Your answer should consist solely of the lines from the one with "const pig = new THREE.Group();" through the one with "if empty is", copied exactly, endpoints included.

═════ PROVIDED DATA ═════

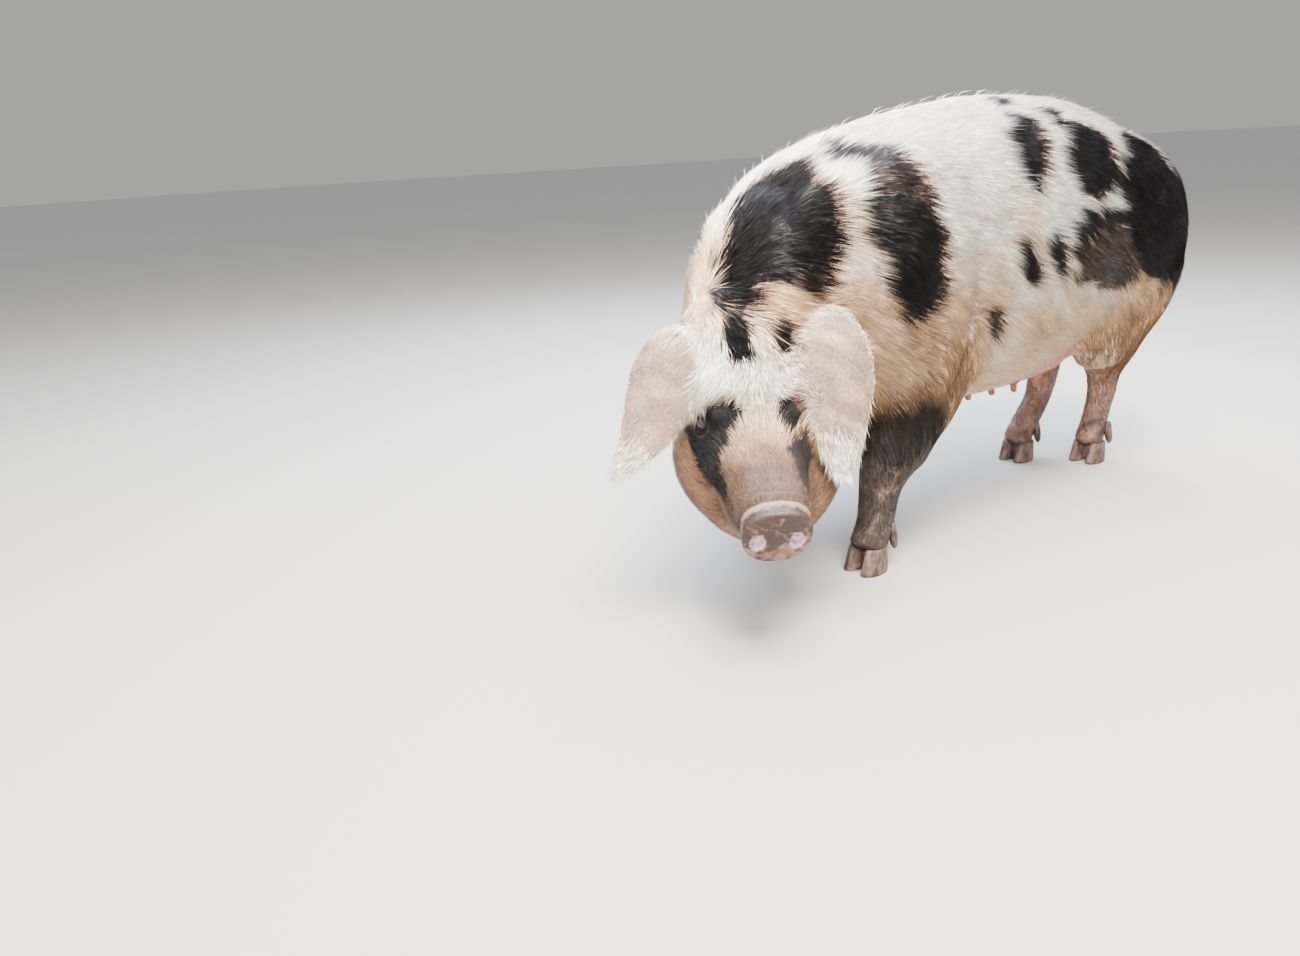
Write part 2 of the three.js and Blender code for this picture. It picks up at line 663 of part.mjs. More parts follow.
// Tail and ears grow out of the skin
pieces.set('tail', largest(cleared(tailForm().loft(8, 1), pieces.get('trunk'), [0, 1, 0])));
for (const [sign, side] of SIDES) {
  const outward = sum(scaled(HEAD.side, sign), HEAD.up);
  const neighbours = ['head', 'neck', 'trunk', `foreleg_${side}`, `eye_${side}`].map((name) => pieces.get(name));
  const ear = neighbours.reduce((rest, neighbour) => cleared(rest, neighbour, outward), earForm(sign).loft(10, 1));
  pieces.set(`ear_${side}`, largest(ear));
}

// ---------------------------------------------------------------- materials and the group

const FINISHES = {
  coat: { color: 0xd9c6ab, roughness: 0.85, metalness: 0 },
  ear: { color: 0xb9a09a, roughness: 0.7, metalness: 0 },
  snout: { color: 0xc48f86, roughness: 0.45, metalness: 0 },
  eye: { color: 0x2a1a12, roughness: 0.08, metalness: 0 },
  claw: { color: 0xb59c86, roughness: 0.6, metalness: 0 },
};

function finishOf(name) {
  const kind = ['ear', 'snout', 'eye'].find((word) => name.startsWith(word));
  return FINISHES[kind ?? (name.includes('claw') ? 'claw' : 'coat')];
}

const pig = new THREE.Group();
for (const [name, solid] of pieces) {
  const { vertProperties, triVerts } = solid.getMesh();
  const geometry = new THREE.BufferGeometry();
  geometry.setAttribute('position', new THREE.BufferAttribute(vertProperties, 3));
  geometry.setIndex(new THREE.BufferAttribute(triVerts, 1));
  const mesh = new THREE.Mesh(geometry, new THREE.MeshStandardMaterial(finishOf(name)));
  mesh.name = name;
  pig.add(mesh);
}

// The part's origin is the middle of its box, on the floor
const box = new THREE.Box3().setFromObject(pig);
const middle = box.getCenter(new THREE.Vector3());
pig.position.set(-middle.x, -middle.y, -box.min.z);

export default pig;
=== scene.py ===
"""A grown lop-eared sow as a museum shows her: skin, bristle coat, eyes, claws and a plain studio.

The flesh is one smooth form: swept limbs and ellipsoids whose signed distances are blended. The
skin is that form's surface, let in by the depth of the coat, and the coat is tapered bristles
rooted on the skin and laid along it. Shapes are worked out in millimetres in the pig's own frame,
in which she faces -Y, her left is +X and the floor is z = 0. Finished pieces are put into the
part's frame in metres.
"""

from __future__ import annotations

import logging
import math
from dataclasses import dataclass
from enum import IntEnum
from typing import Callable, Iterator, Optional, Protocol, Sequence

import bpy
import numpy as np
from mathutils import Matrix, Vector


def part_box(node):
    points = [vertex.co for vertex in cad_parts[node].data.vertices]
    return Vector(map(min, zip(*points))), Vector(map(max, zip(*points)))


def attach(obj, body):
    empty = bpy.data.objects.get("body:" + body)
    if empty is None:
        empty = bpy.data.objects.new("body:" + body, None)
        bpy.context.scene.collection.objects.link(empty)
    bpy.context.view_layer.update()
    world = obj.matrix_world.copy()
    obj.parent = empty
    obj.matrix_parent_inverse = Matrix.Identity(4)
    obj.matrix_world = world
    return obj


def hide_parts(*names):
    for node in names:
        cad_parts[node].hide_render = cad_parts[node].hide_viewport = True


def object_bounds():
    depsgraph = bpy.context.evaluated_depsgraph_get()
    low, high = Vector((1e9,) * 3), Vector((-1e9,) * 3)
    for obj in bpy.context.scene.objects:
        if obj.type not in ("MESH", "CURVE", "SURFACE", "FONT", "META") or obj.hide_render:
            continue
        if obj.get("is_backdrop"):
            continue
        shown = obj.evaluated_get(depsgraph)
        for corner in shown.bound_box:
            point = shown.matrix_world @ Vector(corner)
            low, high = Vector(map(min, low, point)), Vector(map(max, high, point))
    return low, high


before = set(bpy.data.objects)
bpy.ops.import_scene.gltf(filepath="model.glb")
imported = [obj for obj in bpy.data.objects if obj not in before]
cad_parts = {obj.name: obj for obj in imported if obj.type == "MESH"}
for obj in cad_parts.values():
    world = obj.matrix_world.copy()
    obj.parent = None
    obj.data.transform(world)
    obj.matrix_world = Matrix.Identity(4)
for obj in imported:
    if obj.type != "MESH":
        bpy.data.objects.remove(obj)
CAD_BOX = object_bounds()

LOG = logging.getLogger("sow")
Array = np.ndarray
SIDES = ((1, "left"), (-1, "right"))
MM = 0.001
FULL_TURN = 2 * math.pi
DOWN, BACK = np.array([0, 0, -1.0]), np.array([0, 1.0, 0])


class Part(IntEnum):
    """The parts of the body whose hair differs, numbered as the columns of their shares."""

    TRUNK = 0
    NECK = 1
    HEAD = 2
    FORELEG = 3
    HINDLEG = 4
    UDDER = 5
    EAR = 6
    TAIL = 7


# ---- small tools for arrays

def unit(v: Array) -> Array:
    """Vectors divided by their lengths."""
    v = np.asarray(v, float)
    return v / np.maximum(np.linalg.norm(v, axis=-1, keepdims=True), 1e-12)


def dots(a: Array, b: Array) -> Array:
    """Row by row dot products."""
    return (a * b).sum(-1)


def ramp(x: Array, start: float, end: float) -> Array:
    """A smooth step from 0 at start to 1 at end: 3t^2 - 2t^3."""
    t = np.clip((x - start) / (end - start), 0, 1)
    return t * t * (3 - 2 * t)


def bell(x: Array, middle: float, width: float) -> Array:
    """A bump of height 1: exp(-((x - middle) / width)^2)."""
    return np.exp(-(((x - middle) / width) ** 2))


def blended(a: Array, b: Array, share: Array) -> Array:
    """Row by row, a where the share is 0 and b where it is 1.

    Args:
        a: one row, or one for each share.
        b: the same.
        share: one number for each row, or an array as wide as the rows.

    Returns:
        a (1 - share) + b share.
    """
    share = np.asarray(share, float)
    if share.ndim == 1:
        share = share[:, None]
    return a * (1 - share) + b * share


def smooth_min(a: Array, b: Array, width: float) -> Array:
    """The lower of two values, rounded where they are close.

    Args:
        a: values.
        b: values.
        width: how close the values are where the rounding starts.

    Returns:
        min - h^2 / 4w, with h what the values' difference lacks of the width w.
    """
    if width <= 0:
        return np.minimum(a, b)
    h = np.maximum(width - np.abs(a - b), 0)
    return np.minimum(a, b) - h * h / (4 * width)


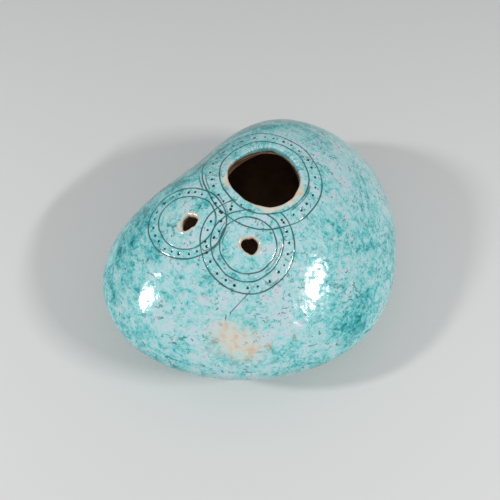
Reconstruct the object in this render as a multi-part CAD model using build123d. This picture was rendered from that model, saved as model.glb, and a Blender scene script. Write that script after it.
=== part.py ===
from build123d import *

import math
import os

# A hollow studio-pottery vase in the shape of a plump pebble, in millimetres. +Z is up, and the
# origin is the middle of the flat foot that it stands on.
#
# The clay is two half shells, luted together along a level seam with a coil pressed over the join
# inside. A wide mouth opens at the crown, and two stem holes lie beside it, each with its own lip.
# A glaze coat covers the outside down to just above the bare foot, and a dark wash the inside.

# ---- the pebble --------------------------------------------------------------------------------
PLAN_RADIUS = 115.0  # mean radius of the widest outline, seen from above
PLAN_LOBES = {2: (-0.038, 0.139), 3: (-0.040, -0.046)}  # order: cosine and sine shares of that radius
GIRTH_HEIGHT = 33.5  # height of the widest outline over the middle of the foot
GIRTH_SLOPE = (-0.083, -0.102)  # rise of the widest outline per millimetre along X and Y
CROWN_POINT = (-1.0, 14.0)  # where the sections close in over the top
CROWN_HEIGHT = 116.5
CROWN_SLOPE = (-0.049, 0.133)  # rise of the crown per millimetre along X and Y
CROWN_PINCH = 0.32  # how much leaner than an ellipse the upper half is on its way down
KEEL_HEIGHT = -2.7  # where the round underside would end if the foot didn't flatten it

# ---- walls and coats ---------------------------------------------------------------------------
GLAZE = 0.8
WALL = 7.0
WASH = 0.6
CLAY_INSIDE = GLAZE + WALL  # from the skin in to the clay's inner face
WASH_INSIDE = CLAY_INSIDE + WASH
FOOT_BARE = 4.0  # the glaze stops this high above the table
SEAM_HEIGHT = 36.0
COIL_THICK = 4.0
COIL_HALF_HEIGHT = 6.0

# ---- openings ----------------------------------------------------------------------------------
# Each has its middle on the pebble's skin, its outward direction, its mean radius, its lobes as in
# the plan outline, the width of the lip round it and how far the lip stands proud of the glaze.
# The stem holes are round, so they have no lobes.
OPENINGS = {
    "mouth": {
        "middle": (-1.3, 6.2, 112.6),
        "outward": (0.055, -0.155, 0.986),
        "radius": 23.2,
        "lobes": {2: (0.057, -0.022), 3: (-0.022, 0.006), 4: (0.025, -0.012)},
        "lip": 5.2,
        "proud": 0.6,
    },
    "left_stem": {
        "middle": (-54.6, -24.3, 102.2),
        "outward": (-0.268, -0.240, 0.933),
        "radius": 5.4,
        "lobes": {},
        "lip": 2.8,
        "proud": 0.4,
    },
    "middle_stem": {
        "middle": (-11.8, -42.5, 99.9),
        "outward": (0.057, -0.412, 0.909),
        "radius": 5.6,
        "lobes": {},
        "lip": 2.6,
        "proud": 0.4,
    },
}

AROUND = 28  # points round each section of the pebble
RISES = (-78, -66, -54, -42, -30, -18, -6, 6, 18, 30, 42, 54, 66, 78)  # section angles, keel to crown
MOUTH_POINTS = 24
PUNCH_BELOW = 40.0  # a punch starts this far under the skin
PUNCH_LENGTH = 60.0
PROBE = 1e-4  # step in radians for the surface's direction
REACH = 400.0  # larger than anything in the part


def lobed(radius, lobes, turn):
    """A round outline's radius at the angle turn, with its lobes added."""
    share = sum(c * math.cos(n * turn) + s * math.sin(n * turn) for n, (c, s) in lobes.items())
    return radius * (1 + share)


def skin_point(turn, rise):
    """A point of the skin: turn goes round, and rise from the keel at -pi/2 to the crown at pi/2."""
    radius = lobed(PLAN_RADIUS, PLAN_LOBES, turn)
    girth_x, girth_y = radius * math.cos(turn), radius * math.sin(turn)
    girth_z = GIRTH_HEIGHT + GIRTH_SLOPE[0] * girth_x + GIRTH_SLOPE[1] * girth_y
    out, along = math.cos(rise), abs(math.sin(rise))
    if rise < 0:
        return Vector(out * girth_x, out * girth_y, girth_z + (KEEL_HEIGHT - girth_z) * along)
    x = CROWN_POINT[0] + out * (girth_x - CROWN_POINT[0])
    y = CROWN_POINT[1] + out * (girth_y - CROWN_POINT[1])
    top = CROWN_HEIGHT + CROWN_SLOPE[0] * (x - CROWN_POINT[0]) + CROWN_SLOPE[1] * (y - CROWN_POINT[1])
    return Vector(x, y, girth_z + (top - girth_z) * along * (1 - CROWN_PINCH * out**2))


def inset_point(turn, rise, inset):
    """The skin's point moved straight inwards by inset."""
    point = skin_point(turn, rise)
    across = skin_point(turn + PROBE, rise) - skin_point(turn - PROBE, rise)
    upward = skin_point(turn, rise + PROBE) - skin_point(turn, rise - PROBE)
    return point - across.cross(upward).normalized() * inset


def section(rise, inset):
    """The points round the pebble at one rise, moved inwards by inset."""
    return [inset_point(2 * math.pi * i / AROUND, rise, inset) for i in range(AROUND)]


def pole(rise, inset):
    """The end vertex at the keel or the crown, as the middle of a tiny section beside it."""
    ring = section(rise * (1 - PROBE), inset)
    return Vertex(*(sum(ring, Vector(0, 0, 0)) / AROUND))


def slab(low, high):
    """A wide level block from the height low to the height high."""
    block = Box(2 * REACH, 2 * REACH, high - low, align=(Align.CENTER, Align.CENTER, Align.MIN))
    return Pos(0, 0, low) * block


def pebble(inset, floor):
    """The solid pebble with its skin moved inwards by inset, cut flat at the height floor."""
    outlines = [pole(-math.pi / 2, inset)]
    for rise in RISES:
        outlines.append(Wire([Edge.make_spline(section(math.radians(rise), inset), periodic=True)]))
    outlines.append(pole(math.pi / 2, inset))
    return Solid.make_loft(outlines) & slab(floor, REACH)


def outline(radius, lobes):
    """An opening's outline as a flat face about the origin: a circle, or a lobed round."""
    if not lobes:
        return Face(Wire([Edge.make_circle(radius)]))
    points = []
    for i in range(MOUTH_POINTS):
        turn = 2 * math.pi * i / MOUTH_POINTS
        r = lobed(radius, lobes, turn)
        points.append(Vector(r * math.cos(turn), r * math.sin(turn), 0))
    return Face(Wire([Edge.make_spline(points, periodic=True)]))


def punch(opening, margin):
    """A long prism through an opening, wider than it by the margin all round."""
    seat = Plane(origin=opening["middle"], x_dir=(1, 0, 0), z_dir=opening["outward"])
    face = outline(opening["radius"] + margin, opening["lobes"])
    return seat * Pos(0, 0, -PUNCH_BELOW) * extrude(face, amount=PUNCH_LENGTH, dir=(0, 0, 1))


def write(name, shape):
    """Writes one node's STEP file."""
    export_step(Compound(label=name, children=list(shape.solids())), f"parts/{name}.step")


os.makedirs("parts", exist_ok=True)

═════

_ANSWER TO THIS PROBLEM_.
const pig = new THREE.Group();
for (const [name, solid] of pieces) {
  const { vertProperties, triVerts } = solid.getMesh();
  const geometry = new THREE.BufferGeometry();
  geometry.setAttribute('position', new THREE.BufferAttribute(vertProperties, 3));
  geometry.setIndex(new THREE.BufferAttribute(triVerts, 1));
  const mesh = new THREE.Mesh(geometry, new THREE.MeshStandardMaterial(finishOf(name)));
  mesh.name = name;
  pig.add(mesh);
}

// The part's origin is the middle of its box, on the floor
const box = new THREE.Box3().setFromObject(pig);
const middle = box.getCenter(new THREE.Vector3());
pig.position.set(-middle.x, -middle.y, -box.min.z);

export default pig;
=== scene.py ===
"""A grown lop-eared sow as a museum shows her: skin, bristle coat, eyes, claws and a plain studio.

The flesh is one smooth form: swept limbs and ellipsoids whose signed distances are blended. The
skin is that form's surface, let in by the depth of the coat, and the coat is tapered bristles
rooted on the skin and laid along it. Shapes are worked out in millimetres in the pig's own frame,
in which she faces -Y, her left is +X and the floor is z = 0. Finished pieces are put into the
part's frame in metres.
"""

from __future__ import annotations

import logging
import math
from dataclasses import dataclass
from enum import IntEnum
from typing import Callable, Iterator, Optional, Protocol, Sequence

import bpy
import numpy as np
from mathutils import Matrix, Vector


def part_box(node):
    points = [vertex.co for vertex in cad_parts[node].data.vertices]
    return Vector(map(min, zip(*points))), Vector(map(max, zip(*points)))


def attach(obj, body):
    empty = bpy.data.objects.get("body:" + body)
    if empty is None:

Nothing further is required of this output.